PS - theme is white/off-white bead board cabinets, black granite perimeter. Floors are maple with a darkish finish. The cottage itself is post and beam with pine on the walls.

Comments (8)

  • greensophiekitty
    10 years ago

    I am planning on using reclaimed wood instead of butcher block... More green and also more interesting. However, we were also planning on using soapstone so you "simmering with rage" comment got me nervous. Please tell more.

  • 3monsters
    Original Author
    10 years ago

    The soapstone we chose was middle of the road in terms of hardness and I thought that would be OK with our three kids. However, it seems that anything will mark it. If one of the kids moves a spoon along it, it marks. If they drop something on it, it marks. If they (God forbid!) write on paper with a pen on the soapstone, it will mark. My DH was anti-soapstone, for that very reason, but I was in love with the way it looked. It is black (when oiled) with minimal white veining. Just gorgeous. He grudgingly agrees that it is lovely to look at. The oil does get rid of the surface marks, but anything more than a mm in depth has to be camouflaged with a sharpie. In retrospect, I should have gone granite or quartz, despite the fact that I didn't want the shine! I still love how it looks, but people who get soapstone have to be prepared that their counter simply won't be pristine. I don't think I'm that strong! Love the idea of reclaimed butcher block, though. Totally looking into that here in Ottawa.

  • User
    10 years ago

    Granite can have different degrees of honing to reduce the reflections although it mutes the colors which is why granite is usually polished.

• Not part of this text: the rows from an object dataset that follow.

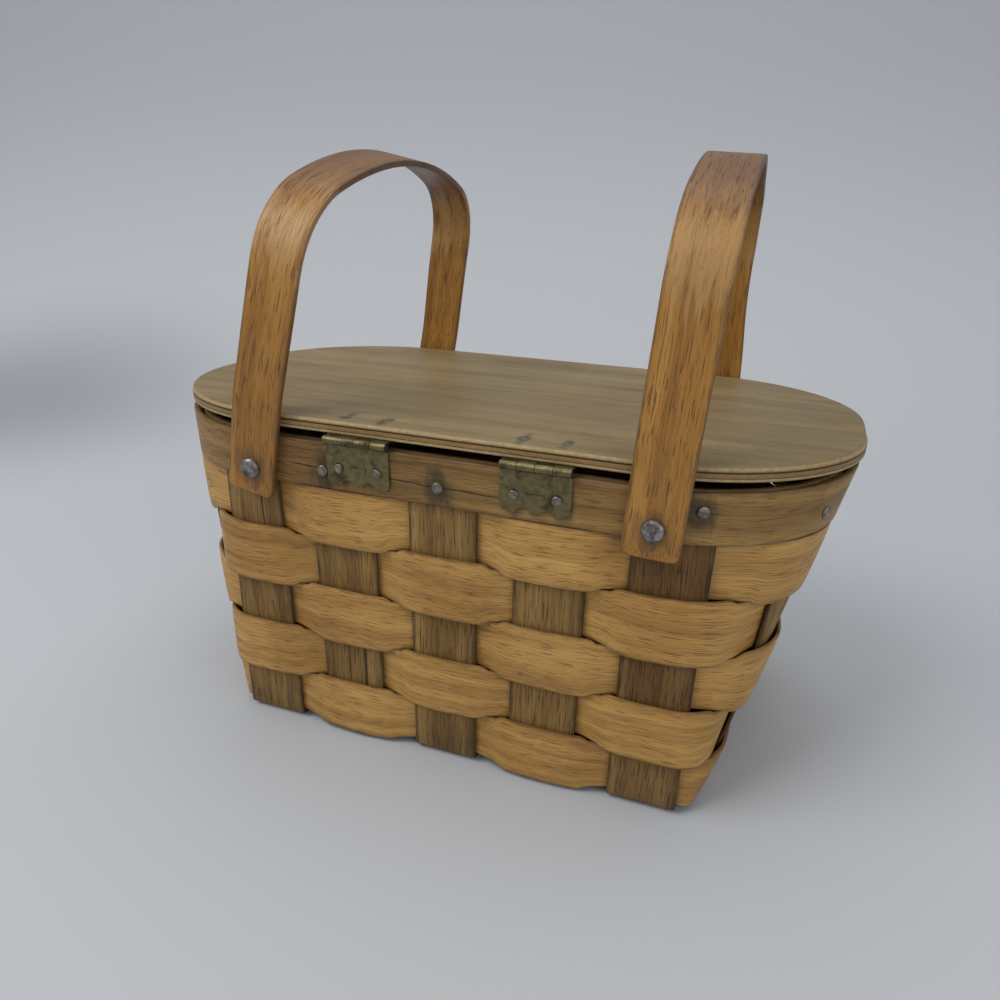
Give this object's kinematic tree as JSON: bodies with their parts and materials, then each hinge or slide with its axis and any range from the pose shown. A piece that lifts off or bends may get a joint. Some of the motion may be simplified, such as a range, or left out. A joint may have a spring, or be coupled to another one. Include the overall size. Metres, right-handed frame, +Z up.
{
  "type": "picnic basket",
  "caption": "Woven splint picnic basket with a bentwood rim, a hinged plywood lid and swinging bent handles.",
  "frame": {"origin": "middle of the base, on the ground", "axes": "+X along the basket's length, +Z up, the hinges on the -Y side"},
  "size_m": [0.28, 0.1712, 0.2313],
  "materials": {
    "weaver_splint": "satin",
    "stake_splint": "matte",
    "rim_wood": "satin",
    "plywood": "matte",
    "handle_wood": "satin",
    "hinge_brass": "aged",
    "rivet_steel": "aged",
    "nail_steel": "aged"
  },
  "bodies": {
    "basket": {"weaver_row_1": "weaver_splint", "weaver_row_2": "weaver_splint", "weaver_row_3": "weaver_splint", "weaver_row_4": "weaver_splint", "weaver_row_5": "weaver_splint", "cross_splint_1": "stake_splint", "cross_splint_2": "stake_splint", "cross_splint_3": "stake_splint", "cross_splint_4": "stake_splint", "cross_splint_5": "stake_splint", "long_splint_1": "stake_splint", "long_splint_2": "stake_splint", "long_splint_3": "stake_splint", "outer_rim_band": "rim_wood", "inner_rim_hoop": "rim_wood", "left_hinge_body_leaf": "hinge_brass", "left_hinge_pin": "nail_steel", "left_handle_rivets": "rivet_steel", "right_hinge_body_leaf": "hinge_brass", "right_hinge_pin": "nail_steel", "right_handle_rivets": "rivet_steel", "rivet_washers": "rivet_steel", "rim_nails": "nail_steel", "hinge_body_nails": "nail_steel"},
    "lid": {"lid_panel": "plywood", "left_hinge_lid_leaf": "hinge_brass", "right_hinge_lid_leaf": "hinge_brass", "hinge_lid_nails": "nail_steel"},
    "left_handle": {"left_handle": "handle_wood"},
    "right_handle": {"right_handle": "handle_wood"}
  },
  "joints": [
    {"name": "lid_hinge", "type": "hinge", "parent": "basket", "child": "lid", "pos_m": [0, -0.08198, 0.1344], "axis": [1, 0, 0], "range_deg": [0, 78]},
    {"name": "left_handle_swing", "type": "hinge", "parent": "basket", "child": "left_handle", "pos_m": [-0.077, 0, 0.1197], "axis": [0, -1, 0], "range_deg": [0, 160]},
    {"name": "right_handle_swing", "type": "hinge", "parent": "basket", "child": "right_handle", "pos_m": [0.077, 0, 0.1197], "axis": [0, 1, 0], "range_deg": [0, 144.4]}
  ],
  "couplings": [
    {"joint": "left_handle_swing", "follows": "lid_hinge", "ratio": 2.05},
    {"joint": "right_handle_swing", "follows": "lid_hinge", "ratio": 1.85}
  ]
}
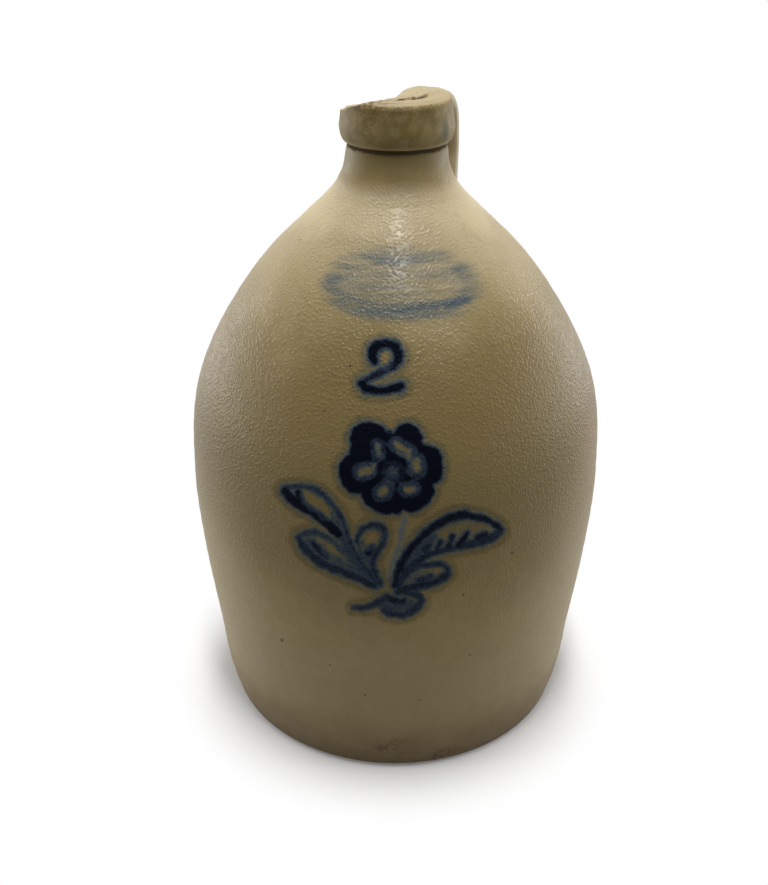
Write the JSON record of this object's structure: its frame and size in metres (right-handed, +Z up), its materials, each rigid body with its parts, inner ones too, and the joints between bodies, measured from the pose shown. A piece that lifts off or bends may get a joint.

    Imitation professional equipment has always looked a bit pretentious to me. I have a real butcher's table in my kitchen from a old butcher's shop that was fire damaged (had to turn the top over). When I design a wood top for an island (no sink allowed) I always use face grain maple boards and finish it with a good hard clear finish of which there are many to chose from.

  • 3monsters
    Original Author
    10 years ago

    This is DH speaking. Thanks for the comments to my DW's questions. Beautiful, kitchen, this is a similar look to what we are planning for our cottage, white breadboard cottage look, dark counters and a lighter island. Your comment on "no sink allowed"; is that in reference to having the risk of water seepage from the tap/sink into the counter and messing it up (warping, root etc)?
    It almost is erased from my memory however when we first purchased our cottage it had a butcher block counter that had significant rot around the sink area (which the seller conveniently hid under a disk drying rack). The first thing we did was replace the counters with "granite transformations" engineered stone venire.
    I almost forgot about the rot issue, certainly will add to the "pro" side of my pursuit of a stone (presently looking at granite) counter top.

  • User
    10 years ago

    Yes, wood surfaces cannot withstand constant water exposure for very long but I don't like any kind of obstruction or the stuff that collects around sinks on an island counter. It should be like a high table clean clear and ready for use. The clutter belongs on the wall counters next to the appliances and sinks.

    I don't even like hanging lights over a counter. If they are low you have to bob and weave to talk to someone and if they are high they are in your eyes. I use halogen low-voltage pin-hole spots that are virtually invisible.

  • rwiegand
    10 years ago

    I've had butcher block islands (and granite counters) in three houses over the last 20 years (the most recent is all curly maple and it rocks!) I finish with 100% pure tung oil (not to be confused with the myriad "tung oil finishes" out there. I apply a new coat of oil about once a year. Every 5-6 years when they get too stained and worn looking I re-plane the top (Stanley #6 jointer plane) and re-finish. We use them hard (though don't cut directly on them), and never expect them to look pristine -- kitchen counters are work benches, not furniture. I think they make a great work surface that looks good.

  • User
    10 years ago

    IMO pure tung oil dries too slowly and does not provide as much protection as a tung oil based wiping varnish. My fabricator uses the older version of Waterlox Original Tung Oil finish. He uses 5 to 7 coats on each side and recommends reapplying it every year.

  • suz04079
    9 years ago

    I have a similar dilemma. Building a cottage and can't decide what's best for countertops. I had thought about soapstone and white beadboard on the large island. I don't think I'd mind scratches and I need an island upon which pans out of the oven can be placed.

    For the perimeter I have been considering medium grey cabinets below and white open shelving above. For the countertop what do you think of a light grey and white granite?